Application-Driven Ontology Framework Overview
Many functionalities of the eagle-i SWEET curation tool are driven by directly consuming the eagle-i ontologies. For example, axioms in the ontology define the primary research resources for which the application collects data, control what fields of metadata are presented for a given resource type, define the order in which these fields are presented, and restrict what values are allowable. There are two primary types of axioms that are used to direct application behavior.
Logical domain and range restrictions on properties define which properties hang from which classes to drive metadata collection in the UI.
Application-specific annotation axioms support all other ontology-driven functionality. These custom annotation properties and instance values are used to define axioms according to defined patterns recognized by the application. All of these annotation axioms that govern application functionality live in an "application layer", i.e. owl files that are separate from the domain content of the ontology.

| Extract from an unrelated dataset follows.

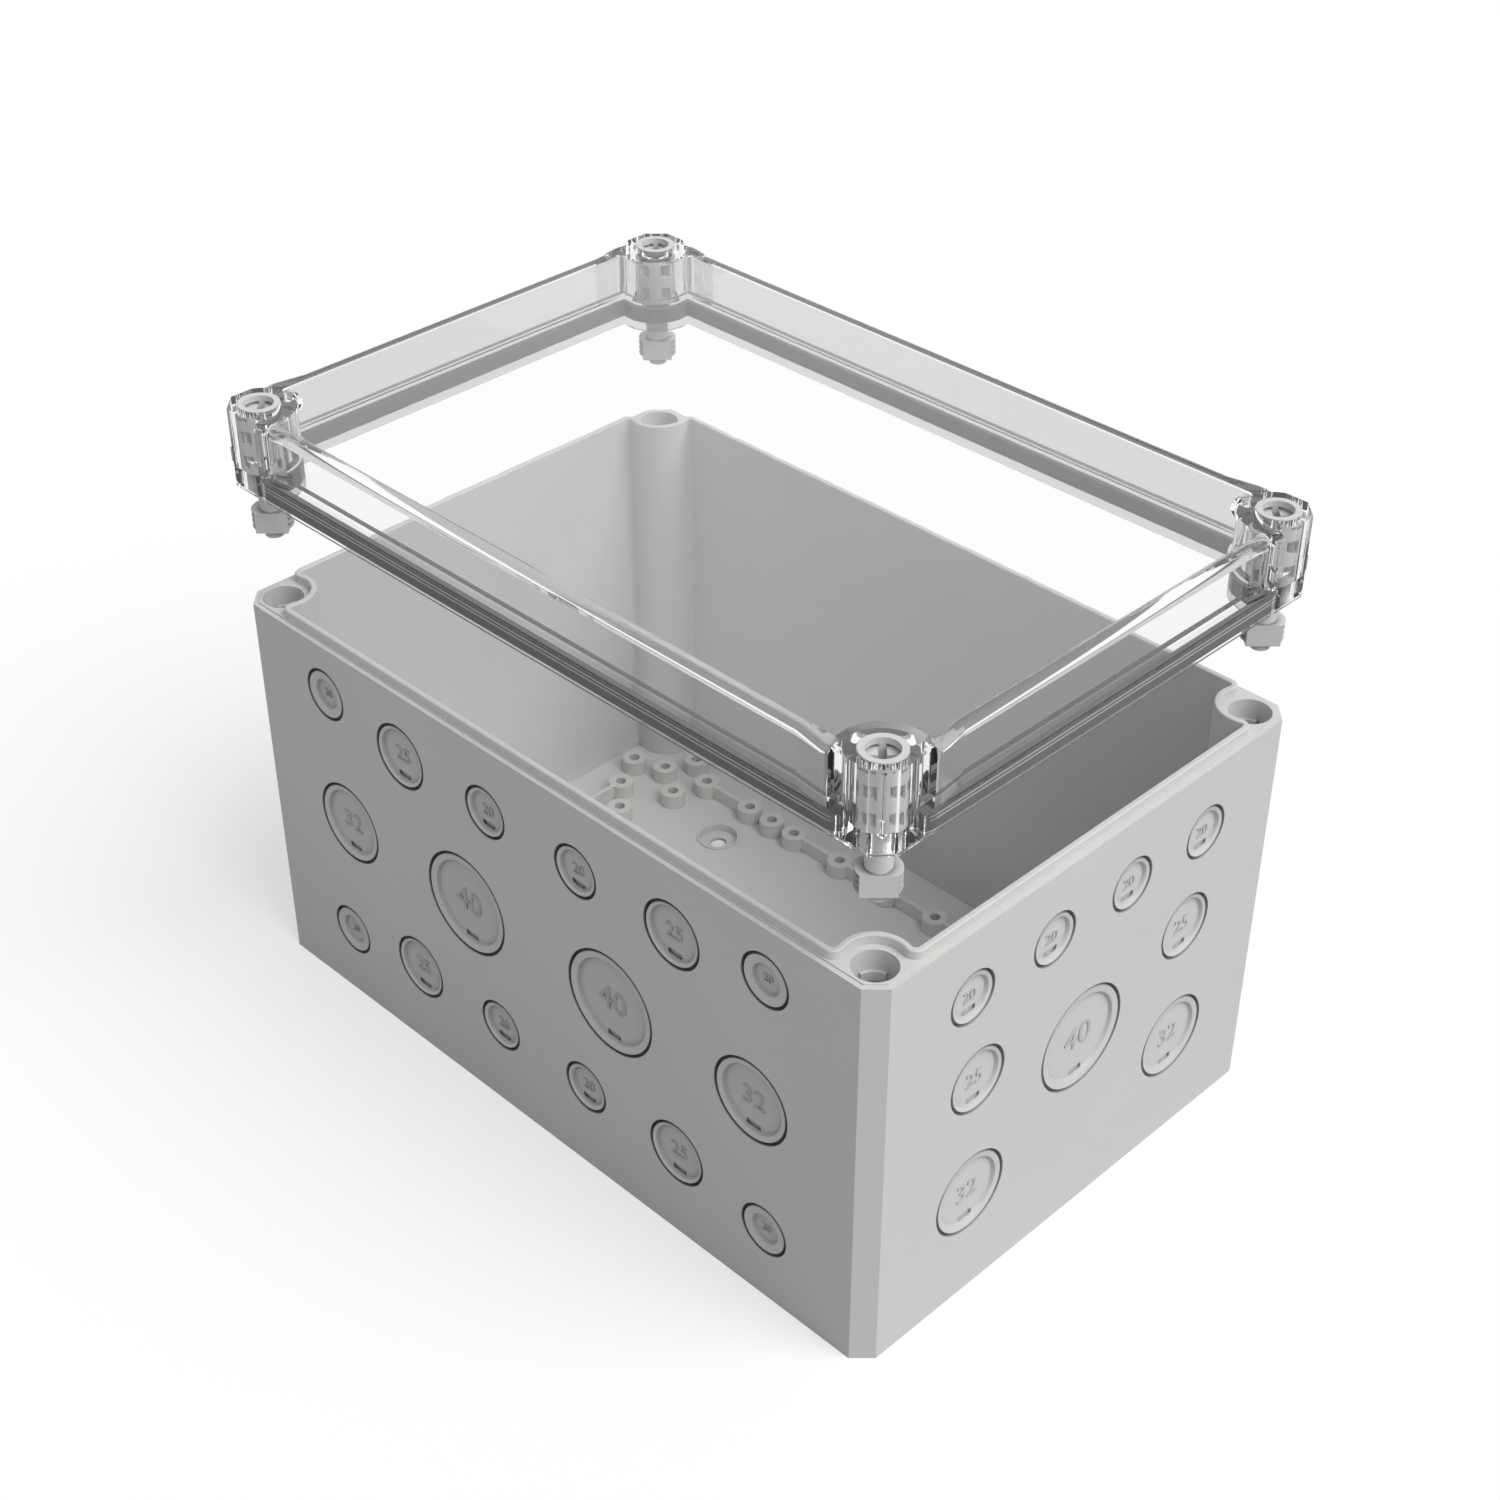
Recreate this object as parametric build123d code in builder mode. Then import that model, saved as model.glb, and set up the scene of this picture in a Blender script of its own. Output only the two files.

Below, we define the properties, and axiomitization patterns and prescribed conventions for their use to guide how the eagle-i application layer builds a user interface and captures data in the SWEET curation tool. But first we provide a glossary of concepts and terms that are essential for understanding the interplay between the eagle-I ontologies and applications.
Notation Conventions in this Document
Glossary of Concepts and Terms
Here we present concepts that are specific to our application, and terms used to refer to them. Concepts and terms established in semantic web / ontology communities and standards are taken to be known by users, and not defined here.
Concept 1: Domain vs Application Ontology Content
"Domain" content in the eagle-i ontologies includes all axioms representing general knowledge pertinent to the domain of research resources. This content is partitioned into a set of files referred to as the "domain layer" of the ontology, which comprise the publicly released ERO ontology module that is shared for community re-use.
"Application" content includes axioms meant to drive application functionality. This is not shareable domain knowledge, and not part of publicly released ERO ontologies. This content is partitioned into a set of files that is referred to as the "application layer" of the ontology.